Exercise
Print out every line, exactly as written.
_____
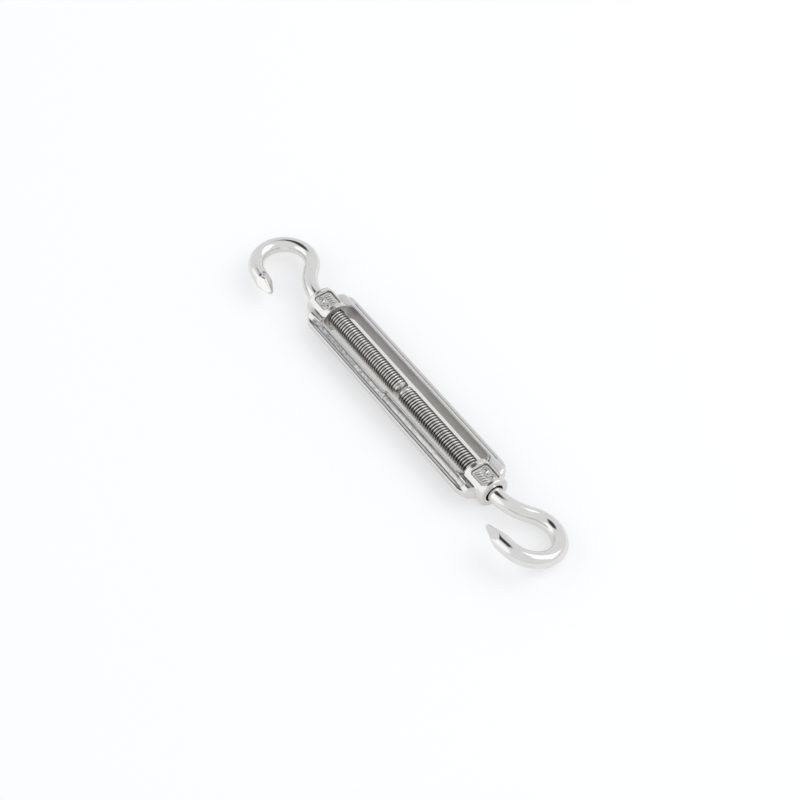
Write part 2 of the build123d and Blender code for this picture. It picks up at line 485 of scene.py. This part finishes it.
def finish_casting(mesh):
    """Raise the lip, soften the shoulders, and store the masks that the casting's material reads."""
    points = np.empty(3 * len(mesh.vertices))
    mesh.vertices.foreach_get("co", points)
    points = points.reshape(-1, 3)
    edges = np.empty(2 * len(mesh.edges), dtype=np.int32)
    mesh.edges.foreach_get("vertices", edges)
    edges = edges.reshape(-1, 2)
    raise_lip(points)
    soften_shoulders(points, edges)
    mesh.vertices.foreach_set("co", points.ravel())
    mesh.update()
    normals = np.empty(3 * len(mesh.vertices))
    mesh.vertices.foreach_get("normal", normals)
    channels, walls = body_masks(mesh)
    crease_shades = crease_mask(points, normals.reshape(-1, 3), edges)
    masks = {"channel": channels, "wall": walls, "crease_shade": crease_shades}
    for mask, values in masks.items():
        mesh.attributes.new(mask, "FLOAT", "POINT").data.foreach_set("value", values)


def build_body(material):
    """The casting: the CAD shape with its edges softened as casting and polishing leave them."""
    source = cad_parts["body_frame"]
    mesh = source.data.copy()
    mesh.materials.clear()
    mesh.materials.append(material)
    piece = bpy.data.objects.new("body_casting", mesh)
    scene.collection.objects.link(piece)
    remesh = piece.modifiers.new("remesh", "REMESH")
    remesh.mode = "VOXEL"
    remesh.voxel_size = 0.13 * MM
    soften = piece.modifiers.new("soften", "SMOOTH")
    soften.factor = 0.5
    soften.iterations = 3
    thin = piece.modifiers.new("thin", "DECIMATE")
    thin.ratio = 0.44
    evaluated = piece.evaluated_get(bpy.context.evaluated_depsgraph_get())
    finished = bpy.data.meshes.new_from_object(evaluated)
    piece.modifiers.clear()
    piece.data = finished
    finish_casting(finished)
    finished.shade_smooth()
    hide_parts("body_frame")
    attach(piece, "frame")


# ---------------------------------------------------------------- stage, light and camera
# Each patch of sky: its direction, half width and half height in degrees, edge softness and colour.
sky_patches = [
    ((-0.42, -0.80, 0.42), 30, 27, 0.25, (1.25, 1.25, 1.25, 1)),
    ((-0.43, -0.03, 0.90), 21, 15, 0.2, (0.05, 0.055, 0.065, 1)),
]


def build_floor():
    """A plain pale floor under the two bosses, lit from below like a light table."""
    half = 1.5
    corners = [(-half, -half), (half, -half), (half, half), (-half, half)]
    mesh = bpy.data.meshes.new("floor")
    mesh.from_pydata([(x, y, floor_height) for x, y in corners], [], [(0, 1, 2, 3)])
    material, tree, shader = new_material("floor_paper")
    shader.inputs["Base Color"].default_value = (0.62, 0.62, 0.625, 1)
    shader.inputs["Emission Color"].default_value = (1, 1, 1, 1)
    shader.inputs["Emission Strength"].default_value = 0.40
    shader.inputs["Roughness"].default_value = 0.9
    mesh.materials.append(material)
    floor = bpy.data.objects.new("floor", mesh)
    scene.collection.objects.link(floor)


def add_softbox(name, direction, distance, width, height, power):
    """A soft rectangular light, facing the object from a direction."""
    data = bpy.data.lights.new(name, "AREA")
    data.shape = "RECTANGLE"
    data.size = width
    data.size_y = height
    data.energy = power
    light = bpy.data.objects.new(name, data)
    aim = Vector(direction).normalized()
    light.location = aim * distance
    light.rotation_euler = aim.to_track_quat("Z", "Y").to_euler()
    scene.collection.objects.link(light)


def direction_patch(tree, direction, centre, half_width, half_height, softness):
    """A soft-edged oval patch of sky round a direction: 1 inside it, 0 outside."""
    ahead = Vector(centre).normalized()
    across = Vector((0, 0, 1)).cross(ahead).normalized()
    upward = ahead.cross(across)
    squares = []
    for axis, half in ((across, half_width), (upward, half_height)):
        dot = add_node(tree, "ShaderNodeVectorMath", {"operation": "DOT_PRODUCT"})
        tree.links.new(direction, dot.inputs[0])
        dot.inputs[1].default_value = axis / sin(radians(half))
        squares.append(calculate(tree, "MULTIPLY", dot.outputs["Value"], dot.outputs["Value"]))
    facing = add_node(tree, "ShaderNodeVectorMath", {"operation": "DOT_PRODUCT"})
    tree.links.new(direction, facing.inputs[0])
    facing.inputs[1].default_value = ahead
    oval = remap(tree, calculate(tree, "ADD", *squares), 1 - softness, 1 + softness, 1, 0)
    return calculate(tree, "MULTIPLY", oval, calculate(tree, "GREATER_THAN", facing.outputs["Value"], 0))


def build_world():
    """A bright studio all round, with one brighter patch low on the near side and one dark patch above."""
    world = bpy.data.worlds.new("studio")
    scene.world = world
    world.use_nodes = True
    tree = world.node_tree
    background = tree.nodes["Background"]
    direction = add_node(tree, "ShaderNodeTexCoord").outputs["Generated"]
    colour = (0.86, 0.875, 0.9, 1)
    for centre, half_width, half_height, softness, patch_colour in sky_patches:
        patch = direction_patch(tree, direction, centre, half_width, half_height, softness)
        colour = blend_colours(tree, patch, colour, patch_colour)
    tree.links.new(colour, background.inputs["Color"])


def build_camera():
    """The camera, above and off the near end, as a product photographer stands."""
    azimuth = radians(54.93)
    elevation = radians(51.53)
    distance = 536.3 * MM
    target = Vector((1.80 * MM, -2.50 * MM, 0))
    ahead = Vector((-sin(azimuth), cos(azimuth), 0))
    look = cos(elevation) * ahead - sin(elevation) * Vector((0, 0, 1))
    data = bpy.data.cameras.new("camera")
    data.sensor_width = 36
    data.lens = 81.5
    data.clip_start = 0.01
    camera = bpy.data.objects.new("camera", data)
    camera.location = target - distance * look
    camera.rotation_euler = look.to_track_quat("-Z", "Y").to_euler()
    scene.collection.objects.link(camera)
    scene.camera = camera


build_camera()
build_floor()
build_world()
add_softbox("key_light", (0.35, 0.75, 0.8), 1.2, 0.9, 0.9, 2.6)

steel = polished_steel()
casting = cast_steel()
build_body(casting)
for hook_name, hook_facts in hooks.items():
    build_hook(hook_name, hook_facts, steel)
_____
Exercise answer
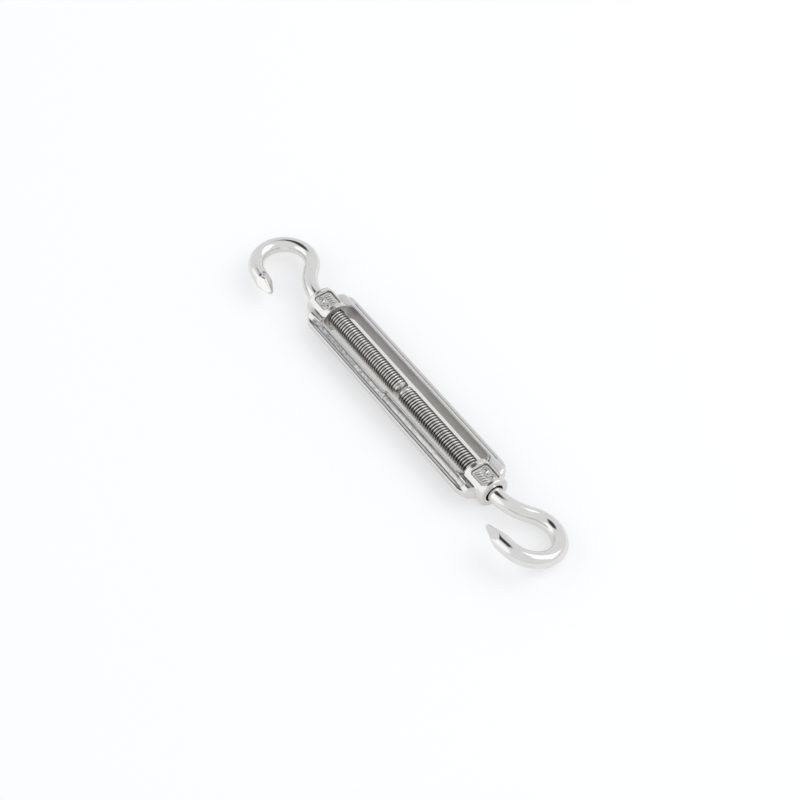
Write part 2 of the build123d and Blender code for this picture. It picks up at line 485 of scene.py. This part finishes it.
def finish_casting(mesh):
    """Raise the lip, soften the shoulders, and store the masks that the casting's material reads."""
    points = np.empty(3 * len(mesh.vertices))
    mesh.vertices.foreach_get("co", points)
    points = points.reshape(-1, 3)
    edges = np.empty(2 * len(mesh.edges), dtype=np.int32)
    mesh.edges.foreach_get("vertices", edges)
    edges = edges.reshape(-1, 2)
    raise_lip(points)
    soften_shoulders(points, edges)
    mesh.vertices.foreach_set("co", points.ravel())
    mesh.update()
    normals = np.empty(3 * len(mesh.vertices))
    mesh.vertices.foreach_get("normal", normals)
    channels, walls = body_masks(mesh)
    crease_shades = crease_mask(points, normals.reshape(-1, 3), edges)
    masks = {"channel": channels, "wall": walls, "crease_shade": crease_shades}
    for mask, values in masks.items():
        mesh.attributes.new(mask, "FLOAT", "POINT").data.foreach_set("value", values)


def build_body(material):
    """The casting: the CAD shape with its edges softened as casting and polishing leave them."""
    source = cad_parts["body_frame"]
    mesh = source.data.copy()
    mesh.materials.clear()
    mesh.materials.append(material)
    piece = bpy.data.objects.new("body_casting", mesh)
    scene.collection.objects.link(piece)
    remesh = piece.modifiers.new("remesh", "REMESH")
    remesh.mode = "VOXEL"
    remesh.voxel_size = 0.13 * MM
    soften = piece.modifiers.new("soften", "SMOOTH")
    soften.factor = 0.5
    soften.iterations = 3
    thin = piece.modifiers.new("thin", "DECIMATE")
    thin.ratio = 0.44
    evaluated = piece.evaluated_get(bpy.context.evaluated_depsgraph_get())
    finished = bpy.data.meshes.new_from_object(evaluated)
    piece.modifiers.clear()
    piece.data = finished
    finish_casting(finished)
    finished.shade_smooth()
    hide_parts("body_frame")
    attach(piece, "frame")


# ---------------------------------------------------------------- stage, light and camera
# Each patch of sky: its direction, half width and half height in degrees, edge softness and colour.
sky_patches = [
    ((-0.42, -0.80, 0.42), 30, 27, 0.25, (1.25, 1.25, 1.25, 1)),
    ((-0.43, -0.03, 0.90), 21, 15, 0.2, (0.05, 0.055, 0.065, 1)),
]


def build_floor():
    """A plain pale floor under the two bosses, lit from below like a light table."""
    half = 1.5
    corners = [(-half, -half), (half, -half), (half, half), (-half, half)]
    mesh = bpy.data.meshes.new("floor")
    mesh.from_pydata([(x, y, floor_height) for x, y in corners], [], [(0, 1, 2, 3)])
    material, tree, shader = new_material("floor_paper")
    shader.inputs["Base Color"].default_value = (0.62, 0.62, 0.625, 1)
    shader.inputs["Emission Color"].default_value = (1, 1, 1, 1)
    shader.inputs["Emission Strength"].default_value = 0.40
    shader.inputs["Roughness"].default_value = 0.9
    mesh.materials.append(material)
    floor = bpy.data.objects.new("floor", mesh)
    scene.collection.objects.link(floor)


def add_softbox(name, direction, distance, width, height, power):
    """A soft rectangular light, facing the object from a direction."""
    data = bpy.data.lights.new(name, "AREA")
    data.shape = "RECTANGLE"
    data.size = width
    data.size_y = height
    data.energy = power
    light = bpy.data.objects.new(name, data)
    aim = Vector(direction).normalized()
    light.location = aim * distance
    light.rotation_euler = aim.to_track_quat("Z", "Y").to_euler()
    scene.collection.objects.link(light)


def direction_patch(tree, direction, centre, half_width, half_height, softness):
    """A soft-edged oval patch of sky round a direction: 1 inside it, 0 outside."""
    ahead = Vector(centre).normalized()
    across = Vector((0, 0, 1)).cross(ahead).normalized()
    upward = ahead.cross(across)
    squares = []
    for axis, half in ((across, half_width), (upward, half_height)):
        dot = add_node(tree, "ShaderNodeVectorMath", {"operation": "DOT_PRODUCT"})
        tree.links.new(direction, dot.inputs[0])
        dot.inputs[1].default_value = axis / sin(radians(half))
        squares.append(calculate(tree, "MULTIPLY", dot.outputs["Value"], dot.outputs["Value"]))
    facing = add_node(tree, "ShaderNodeVectorMath", {"operation": "DOT_PRODUCT"})
    tree.links.new(direction, facing.inputs[0])
    facing.inputs[1].default_value = ahead
    oval = remap(tree, calculate(tree, "ADD", *squares), 1 - softness, 1 + softness, 1, 0)
    return calculate(tree, "MULTIPLY", oval, calculate(tree, "GREATER_THAN", facing.outputs["Value"], 0))


def build_world():
    """A bright studio all round, with one brighter patch low on the near side and one dark patch above."""
    world = bpy.data.worlds.new("studio")
    scene.world = world
    world.use_nodes = True
    tree = world.node_tree
    background = tree.nodes["Background"]
    direction = add_node(tree, "ShaderNodeTexCoord").outputs["Generated"]
    colour = (0.86, 0.875, 0.9, 1)
    for centre, half_width, half_height, softness, patch_colour in sky_patches:
        patch = direction_patch(tree, direction, centre, half_width, half_height, softness)
        colour = blend_colours(tree, patch, colour, patch_colour)
    tree.links.new(colour, background.inputs["Color"])


def build_camera():
    """The camera, above and off the near end, as a product photographer stands."""
    azimuth = radians(54.93)
    elevation = radians(51.53)
    distance = 536.3 * MM
    target = Vector((1.80 * MM, -2.50 * MM, 0))
    ahead = Vector((-sin(azimuth), cos(azimuth), 0))
    look = cos(elevation) * ahead - sin(elevation) * Vector((0, 0, 1))
    data = bpy.data.cameras.new("camera")
    data.sensor_width = 36
    data.lens = 81.5
    data.clip_start = 0.01
    camera = bpy.data.objects.new("camera", data)
    camera.location = target - distance * look
    camera.rotation_euler = look.to_track_quat("-Z", "Y").to_euler()
    scene.collection.objects.link(camera)
    scene.camera = camera


build_camera()
build_floor()
build_world()
add_softbox("key_light", (0.35, 0.75, 0.8), 1.2, 0.9, 0.9, 2.6)

steel = polished_steel()
casting = cast_steel()
build_body(casting)
for hook_name, hook_facts in hooks.items():
    build_hook(hook_name, hook_facts, steel)